The City Plan was agreed between Endesa and the Barcelona City Council and aims to improve the quality of the service by constructing, renovating and maintaining the high-, medium- and low-voltage electric infrastructure as a support for the city with regard to its transformation and growth, while meeting the new challenges and enabling the new uses for energy. The Plan, which has made it possible to set up projects across all districts, includes structural actions and others aimed at the automation and digitalisation of the grid, although this year, the investment has been reoriented towards the improvement of the transformation centres and their multiple possibilities. The aim is to strengthen the city's electricity network to make it more reliable and robust, paying special attention to the part that is closer to the consumer, low-voltage. The investment effort over these three years reflects the sustained economic growth of the city.
The new Investment Plan has a double objective: to continue developing, improving and guaranteeing service with the construction and renovation of electrical infrastructures on the low-, medium- and high-voltage electricity grid, as well as ensuring quality with the ongoing deployment of maintenance plans distributed throughout each of the city's ten districts, including structural actions on the medium-voltage grid such as the renovation and extension of transformation centres and the extension of underground cabling) the automation and digitalisation of the grid, which will enable a 20% reduction in the time clients are affected by an issue, whatever may be the cause, and the extension and networking of the low-voltage grid. Predictive, preventive and corrective actions will also be taken. Furthermore, a commitment to the development of smart grids is one of the companies priorities so as to be able to manage new energy uses such as distributed generation, self-consumption and electric mobility.
The main lines of action for the City Plan are as follows:
- The construction, renovation and digitalisation of the high-, medium- and low-voltage electricity grid to make it more resilient. The most notable actions in the pipeline include the renovation of part of the underground high-voltage wiring, as well as the renovation and expansion of 610 transformation centres in the medium-voltage grid with the installation of cabins to increase safety and remote control. There will also be 10 kilometres of new medium-voltage lines. At the same time, the remote control of 321 transformer centres is planned and by the end of 2023, 74% of transformer centres are due to be sensorised. In low-voltage, 61 actions are planned across the ten districts.
- The introduction or increase of new technologies that will make it possible to reduce the time customers are affected when an incident occurs and better manage the grid.
- Special mention should go to the automation of the medium-voltage grid by installing new remote control systems, remote-action devices that enable the network to be controlled and managed remotely from the company's Control Centre. This will enable response time to be much faster when an incident occurs, because it makes it quicker to locate the breakdown and it enables the network to be remotely managed without the need for personnel to travel to the location and with the aim of supplying clients from alternative sources, wherever this is possible. At the end of 2023, 40% of the installations are expected to be automated.

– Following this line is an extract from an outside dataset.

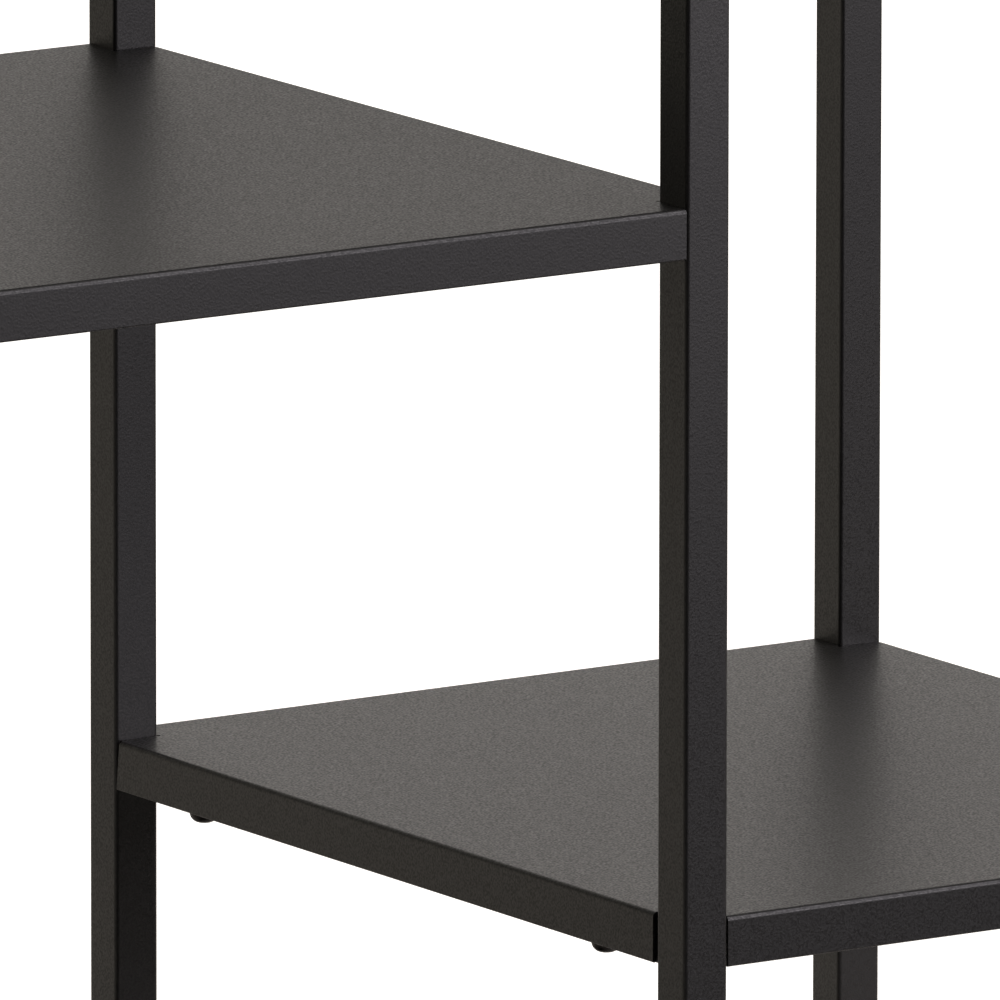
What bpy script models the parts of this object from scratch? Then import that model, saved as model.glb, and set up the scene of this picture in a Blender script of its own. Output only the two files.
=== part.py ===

- The implementation of the LARS system (Location of Breakdowns and Restoration of Supply) is also an essential feature of the digitalisation process, because this is an automatic system that is actioned when an incident occurs just as if it were a virtual operator, so the Control Centre system itself automatically takes the action required in order to isolate the incidents and restore supply as soon as possible. Thus, the LARS system is responsible for managing remote controls and work is being performed to integrate historical data, maps of street works and weather forecasts, amongst other aspects, to allow the system to more accurately and quickly determine where on a line an incident has occurred and thus react more quickly.
- The sensorisation of medium voltage transformation centres, making it possible to obtain and manage data on the elements in relation to the electricity grid to gain greater control over electricity fraud and overloads, and increase the efficiency and automation of infrastructures. So at the end of this year, 74% of the city's installations will have been sensorised.
- ALTAMIRA PROJECT. The future of the sensorisation and digitalisation in low-voltage facilities lies in the pilot test being carried out in Catalonia and that, in the case of Barcelona, will be performed at fifteen stations in Ciutat Vella. The project aims to generate all the information that the low-voltage electricity grid can provide us with, such as power, voltage, identifying customers who depend on it, detecting possible energy losses, controlling loads and saturation that may be affecting the line and, even if there is electrical fraud to manage preventive and non-corrective actions.
- DIGITAL TWIN. One of the innovative projects under way is the creation of a digital twin, known as the Network Digital Twin: an exact – digital – replica of the existing network, which can be used to generate simulations in all possible conditions, allowing the operation of the different components to be controlled in real time, preventive maintenance to be carried out and interaction with field operators.
- Maintenance of the electricity grid, that enables all the installations to be constantly inspected and reviewed. It consists of a predictive, preventive, corrective plan for the sub-stations and distribution centres that supply the city of Barcelona, its high-, medium- and low-voltage lines and their respective transformation centres.
Special emphasis will be placed on the development of special urban plans, such as the 22@ district, La Marina del Prat Vermell or the La Sagrera-Sant Andreu sector.
To summarise, the 2023 City Plan hinges on three very defined axes:
- Renovation and automation of the grid to improve the quality of supply (that is, fewer breakdowns and when they occur, they last a shorter time).
- Digitalisation of the grid to allow the incorporation and management of renewable energies in the city of Barcelona, such as self-consumption connections or the deployment of charging stations for electric vehicles.
- Strengthening the grid to support electrification of homes and the economic activities undertaken in the city, with the aim of promoting a reduction of CO2 emissions in order to achieve the carbon neutrality projected by the European Union and the City Council of Barcelona.
About Endesa
Endesa is the largest electricity company in Spain and the second largest in Portugal. The company is also the second largest gas operator in the Spanish market. Endesa operates an end-to-end generation, distribution and marketing business. Through Endesa X it also offers value-added services aimed at the electrification of energy usage in homes, companies, industries and public administrations. Endesa is firmly committed to the United Nations SDGs and strongly supports the development of renewable energies through Enel Green Power España, the digitalisation of grids through e-distribution, and corporate social responsibility (CSR). The Endesa Foundation is also active in CSR-related matters. Our workforce numbers around 9,260 employees. Endesa is a division of Enel, the largest electricity group in Europe.